Below are several entries. Transcribe exactly those lines that fall from the one with "Keep writing the" through the one with "rings of points.", end lines included.

§ **Supplied material**
┄┄┄┄┄┄┄┄┄┄
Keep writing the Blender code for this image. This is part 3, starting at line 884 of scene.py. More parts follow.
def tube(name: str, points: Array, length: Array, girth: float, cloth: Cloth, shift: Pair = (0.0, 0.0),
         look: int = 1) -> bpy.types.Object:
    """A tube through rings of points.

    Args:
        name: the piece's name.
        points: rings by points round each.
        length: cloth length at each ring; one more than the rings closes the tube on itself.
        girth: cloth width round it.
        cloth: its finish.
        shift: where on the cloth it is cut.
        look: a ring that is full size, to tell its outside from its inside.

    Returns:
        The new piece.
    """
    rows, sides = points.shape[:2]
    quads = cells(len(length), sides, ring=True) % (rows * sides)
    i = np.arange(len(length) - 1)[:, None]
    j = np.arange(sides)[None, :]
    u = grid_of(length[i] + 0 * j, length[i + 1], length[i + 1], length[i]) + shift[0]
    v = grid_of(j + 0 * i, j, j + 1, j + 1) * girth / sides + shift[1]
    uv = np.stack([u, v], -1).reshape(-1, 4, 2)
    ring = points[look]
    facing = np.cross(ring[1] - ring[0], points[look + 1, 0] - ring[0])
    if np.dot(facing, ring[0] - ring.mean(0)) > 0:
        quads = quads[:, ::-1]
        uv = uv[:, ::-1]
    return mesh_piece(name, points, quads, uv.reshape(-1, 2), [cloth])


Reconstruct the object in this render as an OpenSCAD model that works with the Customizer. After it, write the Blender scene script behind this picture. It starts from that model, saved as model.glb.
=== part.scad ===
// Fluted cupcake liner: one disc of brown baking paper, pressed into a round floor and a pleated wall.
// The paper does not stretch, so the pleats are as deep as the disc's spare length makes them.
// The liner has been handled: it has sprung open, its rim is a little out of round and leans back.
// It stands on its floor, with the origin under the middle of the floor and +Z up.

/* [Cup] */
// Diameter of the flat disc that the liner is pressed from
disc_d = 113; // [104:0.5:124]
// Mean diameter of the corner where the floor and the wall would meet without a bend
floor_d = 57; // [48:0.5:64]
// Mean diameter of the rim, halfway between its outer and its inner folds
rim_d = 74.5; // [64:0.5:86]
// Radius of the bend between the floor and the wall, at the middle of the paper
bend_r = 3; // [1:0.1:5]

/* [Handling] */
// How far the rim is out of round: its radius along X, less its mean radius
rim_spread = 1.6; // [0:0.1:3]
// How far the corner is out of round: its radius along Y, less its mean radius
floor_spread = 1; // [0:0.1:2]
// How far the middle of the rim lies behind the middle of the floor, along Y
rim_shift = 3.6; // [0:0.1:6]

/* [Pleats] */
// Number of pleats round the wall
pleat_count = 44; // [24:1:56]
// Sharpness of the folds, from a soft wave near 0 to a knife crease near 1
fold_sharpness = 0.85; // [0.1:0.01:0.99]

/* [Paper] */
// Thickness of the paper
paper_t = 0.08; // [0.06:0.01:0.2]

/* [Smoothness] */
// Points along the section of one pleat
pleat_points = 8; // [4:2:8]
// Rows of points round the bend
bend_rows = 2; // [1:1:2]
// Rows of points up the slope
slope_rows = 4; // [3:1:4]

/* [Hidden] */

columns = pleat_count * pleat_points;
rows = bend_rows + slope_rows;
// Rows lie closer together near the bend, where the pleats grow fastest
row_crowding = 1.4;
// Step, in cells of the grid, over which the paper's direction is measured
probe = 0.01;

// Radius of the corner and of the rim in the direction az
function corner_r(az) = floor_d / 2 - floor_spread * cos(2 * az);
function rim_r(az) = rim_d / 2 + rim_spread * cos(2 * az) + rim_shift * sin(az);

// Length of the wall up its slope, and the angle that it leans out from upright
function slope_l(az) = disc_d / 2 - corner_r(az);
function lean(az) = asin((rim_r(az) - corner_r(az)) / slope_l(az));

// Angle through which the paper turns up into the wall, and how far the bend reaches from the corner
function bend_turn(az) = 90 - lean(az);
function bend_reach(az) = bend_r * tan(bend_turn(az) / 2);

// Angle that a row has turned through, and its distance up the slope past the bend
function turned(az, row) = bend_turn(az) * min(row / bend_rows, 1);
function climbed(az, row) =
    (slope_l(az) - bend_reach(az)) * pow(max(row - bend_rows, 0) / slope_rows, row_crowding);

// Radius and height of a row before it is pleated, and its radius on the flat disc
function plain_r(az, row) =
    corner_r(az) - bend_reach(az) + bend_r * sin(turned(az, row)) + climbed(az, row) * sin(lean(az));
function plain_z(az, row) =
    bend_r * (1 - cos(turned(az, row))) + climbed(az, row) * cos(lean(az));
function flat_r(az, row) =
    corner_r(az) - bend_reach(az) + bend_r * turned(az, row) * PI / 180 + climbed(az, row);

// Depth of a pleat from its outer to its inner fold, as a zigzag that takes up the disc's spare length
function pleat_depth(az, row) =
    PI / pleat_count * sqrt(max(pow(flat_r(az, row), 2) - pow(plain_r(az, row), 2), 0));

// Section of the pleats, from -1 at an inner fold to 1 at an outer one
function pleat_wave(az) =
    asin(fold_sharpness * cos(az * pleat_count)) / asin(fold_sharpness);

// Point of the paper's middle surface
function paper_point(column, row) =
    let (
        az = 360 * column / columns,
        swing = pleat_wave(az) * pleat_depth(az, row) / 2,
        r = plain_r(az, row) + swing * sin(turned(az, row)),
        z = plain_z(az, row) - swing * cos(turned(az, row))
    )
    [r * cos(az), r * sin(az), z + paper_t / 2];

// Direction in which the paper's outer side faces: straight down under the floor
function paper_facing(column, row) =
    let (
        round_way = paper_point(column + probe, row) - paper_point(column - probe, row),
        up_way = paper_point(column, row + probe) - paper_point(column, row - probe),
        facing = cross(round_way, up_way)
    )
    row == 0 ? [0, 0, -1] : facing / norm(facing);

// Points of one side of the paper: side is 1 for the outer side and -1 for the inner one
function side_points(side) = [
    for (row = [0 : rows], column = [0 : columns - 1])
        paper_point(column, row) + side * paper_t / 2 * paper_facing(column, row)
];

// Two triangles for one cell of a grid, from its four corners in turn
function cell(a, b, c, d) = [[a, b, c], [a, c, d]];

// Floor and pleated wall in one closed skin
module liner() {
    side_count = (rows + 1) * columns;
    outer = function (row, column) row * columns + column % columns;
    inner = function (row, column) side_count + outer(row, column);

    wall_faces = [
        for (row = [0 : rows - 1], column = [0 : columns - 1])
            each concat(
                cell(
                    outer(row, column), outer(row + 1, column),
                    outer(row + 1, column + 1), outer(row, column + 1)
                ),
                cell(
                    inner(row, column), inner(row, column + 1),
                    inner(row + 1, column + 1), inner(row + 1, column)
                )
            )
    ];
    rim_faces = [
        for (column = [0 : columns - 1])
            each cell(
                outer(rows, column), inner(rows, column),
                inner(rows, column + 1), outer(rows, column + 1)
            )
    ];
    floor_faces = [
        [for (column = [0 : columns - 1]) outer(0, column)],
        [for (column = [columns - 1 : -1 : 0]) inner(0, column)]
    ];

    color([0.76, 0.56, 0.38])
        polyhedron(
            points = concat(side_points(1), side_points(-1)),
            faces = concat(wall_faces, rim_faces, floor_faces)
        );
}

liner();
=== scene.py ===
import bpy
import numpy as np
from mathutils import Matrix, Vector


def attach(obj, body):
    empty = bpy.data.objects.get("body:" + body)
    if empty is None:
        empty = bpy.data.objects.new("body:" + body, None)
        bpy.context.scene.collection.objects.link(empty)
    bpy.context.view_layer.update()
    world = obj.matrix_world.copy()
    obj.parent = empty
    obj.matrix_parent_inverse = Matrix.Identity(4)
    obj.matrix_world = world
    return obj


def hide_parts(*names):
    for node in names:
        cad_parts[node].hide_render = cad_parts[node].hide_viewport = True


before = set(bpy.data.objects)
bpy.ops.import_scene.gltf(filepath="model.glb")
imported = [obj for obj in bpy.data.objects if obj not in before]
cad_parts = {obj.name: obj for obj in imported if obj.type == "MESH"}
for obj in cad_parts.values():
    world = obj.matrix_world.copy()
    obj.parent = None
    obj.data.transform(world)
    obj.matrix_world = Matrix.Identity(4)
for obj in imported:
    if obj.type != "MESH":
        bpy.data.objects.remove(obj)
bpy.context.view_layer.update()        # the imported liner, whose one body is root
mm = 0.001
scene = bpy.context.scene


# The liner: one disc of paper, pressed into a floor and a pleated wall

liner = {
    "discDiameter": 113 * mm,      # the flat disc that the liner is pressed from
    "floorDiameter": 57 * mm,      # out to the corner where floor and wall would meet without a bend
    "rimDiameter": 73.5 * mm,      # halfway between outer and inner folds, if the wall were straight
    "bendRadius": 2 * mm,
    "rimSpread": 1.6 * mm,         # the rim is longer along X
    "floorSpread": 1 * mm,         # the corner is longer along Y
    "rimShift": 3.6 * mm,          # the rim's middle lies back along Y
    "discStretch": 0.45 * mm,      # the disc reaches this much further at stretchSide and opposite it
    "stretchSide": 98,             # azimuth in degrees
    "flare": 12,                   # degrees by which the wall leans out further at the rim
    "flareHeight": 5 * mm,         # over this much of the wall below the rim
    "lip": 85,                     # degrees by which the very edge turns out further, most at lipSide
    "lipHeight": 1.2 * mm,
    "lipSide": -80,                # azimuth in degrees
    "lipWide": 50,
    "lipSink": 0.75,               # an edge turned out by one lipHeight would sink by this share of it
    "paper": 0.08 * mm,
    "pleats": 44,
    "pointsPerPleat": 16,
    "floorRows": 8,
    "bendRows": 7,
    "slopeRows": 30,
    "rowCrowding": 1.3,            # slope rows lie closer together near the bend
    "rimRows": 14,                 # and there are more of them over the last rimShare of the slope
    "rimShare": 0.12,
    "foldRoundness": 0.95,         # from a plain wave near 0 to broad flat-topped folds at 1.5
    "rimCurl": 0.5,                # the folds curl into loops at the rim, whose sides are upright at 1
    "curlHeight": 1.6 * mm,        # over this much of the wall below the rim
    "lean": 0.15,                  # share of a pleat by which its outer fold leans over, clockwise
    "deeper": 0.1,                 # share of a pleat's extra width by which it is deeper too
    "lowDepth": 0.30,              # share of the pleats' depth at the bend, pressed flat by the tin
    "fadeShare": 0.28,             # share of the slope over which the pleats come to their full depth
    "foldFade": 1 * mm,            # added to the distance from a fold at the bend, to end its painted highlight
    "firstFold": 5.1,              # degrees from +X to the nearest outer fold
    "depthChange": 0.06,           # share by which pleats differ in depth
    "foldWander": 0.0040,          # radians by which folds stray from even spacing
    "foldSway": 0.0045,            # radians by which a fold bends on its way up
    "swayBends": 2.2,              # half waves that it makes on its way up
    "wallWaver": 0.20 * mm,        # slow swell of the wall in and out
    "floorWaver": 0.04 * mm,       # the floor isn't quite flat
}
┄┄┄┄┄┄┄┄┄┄
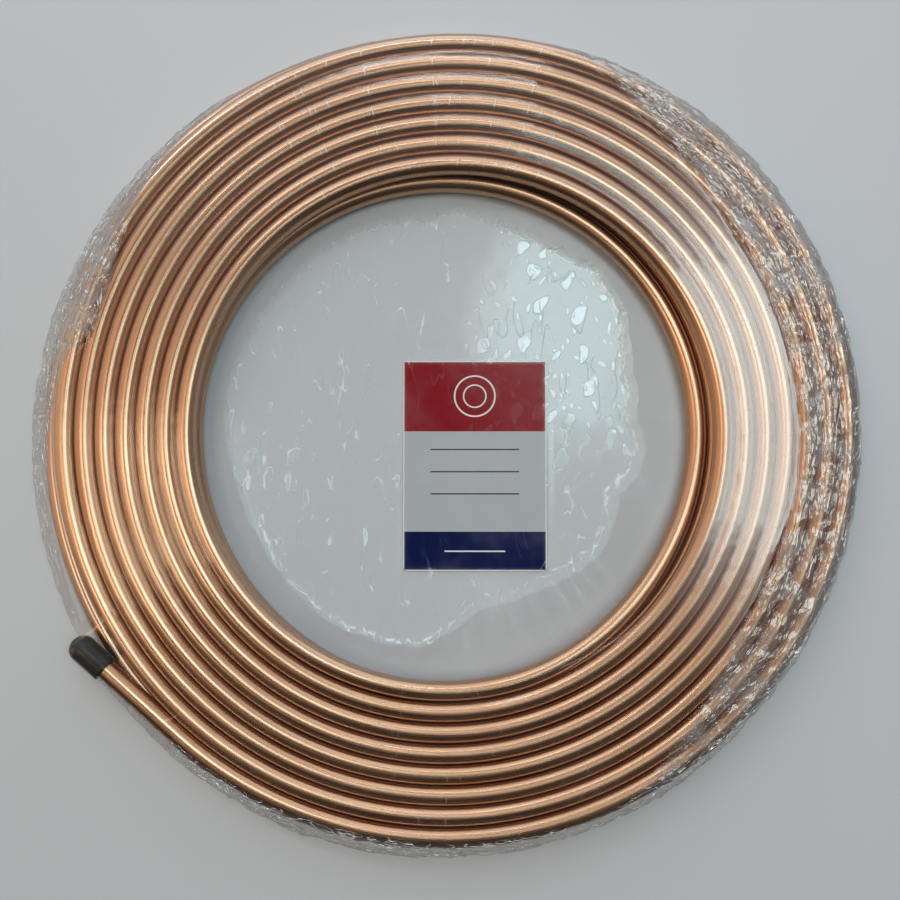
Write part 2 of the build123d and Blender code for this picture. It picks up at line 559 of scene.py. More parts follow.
┄┄┄┄┄┄┄┄┄┄
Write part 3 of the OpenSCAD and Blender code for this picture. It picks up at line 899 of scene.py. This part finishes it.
┄┄┄┄┄┄┄┄┄┄
§ **Answer to this exercise**
Keep writing the Blender code for this image. This is part 3, starting at line 884 of scene.py. More parts follow.
def tube(name: str, points: Array, length: Array, girth: float, cloth: Cloth, shift: Pair = (0.0, 0.0),
         look: int = 1) -> bpy.types.Object:
    """A tube through rings of points.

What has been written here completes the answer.